At 3.15pm the other half called me as I was typing this blog.  He was on his way home from work and told me that he would collect the girl.

'Have you got the paddling pool out?' He asked.
'In a sense, yes,' I answered.
Did you prop it up?
'Yes...but...' he didn't let me finish.
'Is it full?'
'Erm.'
'Has it been acclimatised?'
'What?'
'I might take her to the park,'
'What!? You will not take her to the park!' I shouted.  'I have spent the best part of the day filling it.'

By the time the girl returned home, the sun was shining again. She came running in and asked for her ladybird costume. The Other Half followed, glanced at the paddling pool and shook his head.
'What is that?' he asked.
I explained about the cushions, about boy's aversion to water, the torrential down pour and that really he should give True Detective a chance.  By this time, he was being dragged upstairs to get changed. Once she was in her swimming gear, the girl launched herself into the pool and started splashing around.  The Other Half soon followed.  Upon observing the sunken walls of the pool and the floating leaves, he glanced at his daughter and smiled.
'It's served its purpose, I suppose.' He said.
And that, ladies and gentlemen, is about as much praise as I am going to get for my attempts at being a Super Mum.

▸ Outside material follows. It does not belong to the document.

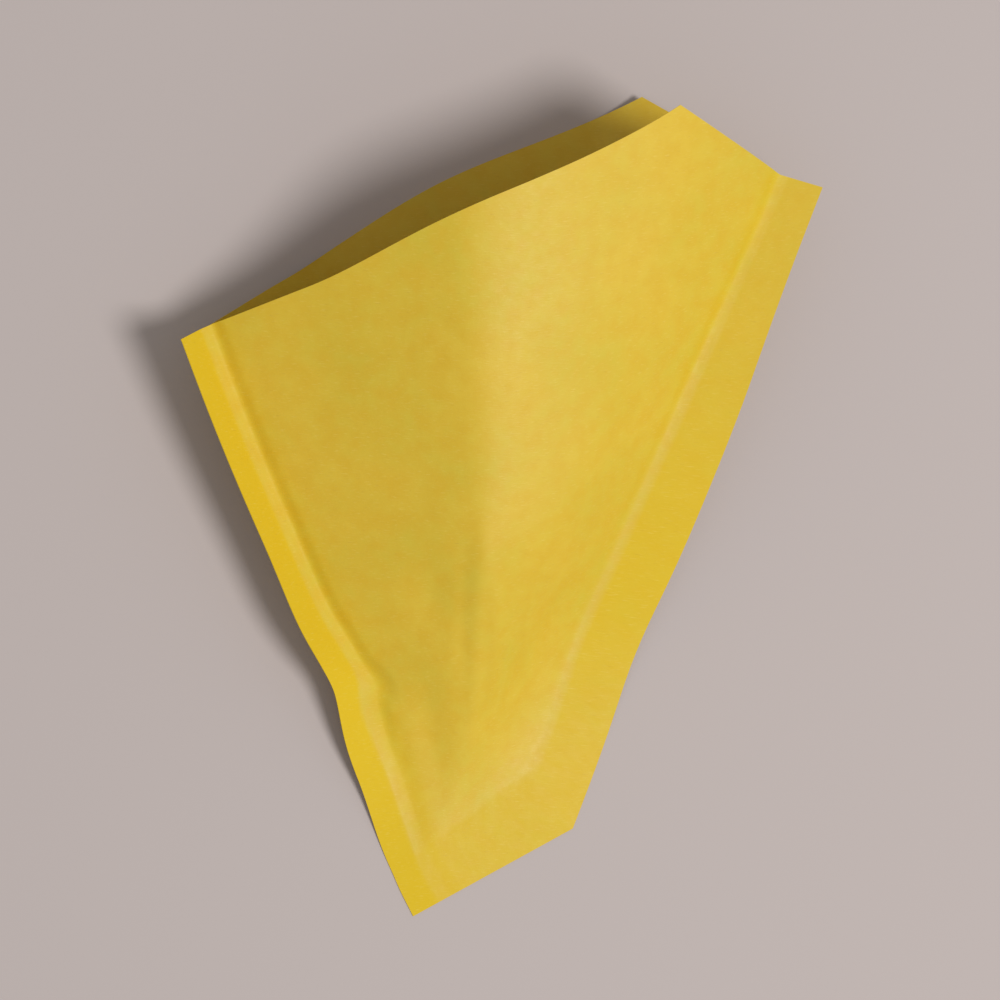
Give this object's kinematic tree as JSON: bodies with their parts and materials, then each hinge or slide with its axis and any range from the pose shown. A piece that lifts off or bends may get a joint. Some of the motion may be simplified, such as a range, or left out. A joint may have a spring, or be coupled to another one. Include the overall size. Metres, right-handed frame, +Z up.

At least someone appreciated my efforts.

And so here we are.  It's 5.30pm and after continuing to play in the pool whilst I held (but didn't dunk) a very sweaty little boy, the Other Half suggested a barbeque.  He and the girl are out getting lighter fuel and I have just fed my fussy boy and reached for my first Peroni of the evening.

The abandoned pool and bbq. They've gone out to buy some lighter fluid...

I'm sure a day in the garden never used to be this hard work.